Why are the miters for a hexagonal or octagonal box not 45°?
Because 45° is only correct for a four-sided frame. The miter angle for a flat polygon is 180° divided by the number of sides, so a hexagon needs 30° miters, an octagon 22.5°, and a five-sided box 36°. Add a sloped side (a hopper, a planter, a segmented bowl ring) and the angle becomes a compound miter that pairs a different blade tilt with a different miter setting. Eyeballing these never works; the compound-miter calculator returns both numbers exactly so the joints close cleanly the first time.
How accurate are shelf-sag and finish-coverage estimates?
Both are engineering approximations and very useful planning numbers, not laboratory guarantees. Shelf sag uses a standard beam-deflection formula with species-specific stiffness (modulus of elasticity); the result is reliable within typical lumber variability, which is why doubling the thickness or shortening the span helps far more than switching species. Finish coverage assumes the manufacturer’s stated square-feet-per-gallon, but porous end grain, raw softwoods, and dye-stain coats can soak up noticeably more than nominal. Buy a bit of buffer on the first coat and you will not run out mid-project.
Do I really need to calculate dust-collection CFM, or will any shop vac work?

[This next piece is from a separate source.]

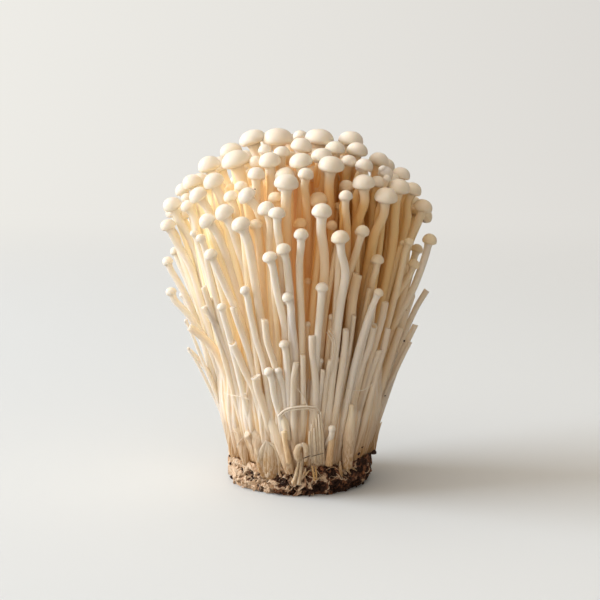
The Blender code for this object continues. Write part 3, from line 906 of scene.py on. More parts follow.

A shop vac handles a handheld sander or a single small port, but it does not move enough air to capture the fine, lung-damaging dust thrown off by a table saw, jointer, planer, or router table. Those machines need real CFM at the port (typically 350 to 800 CFM depending on the tool) delivered through smooth, short, properly sized duct. Undersized duct or a too-small blower means the air arrives too slowly to entrain the dust, and the fine particles you cannot see hang in the shop air for hours. The CFM calculator sizes the system so capture actually happens at the source.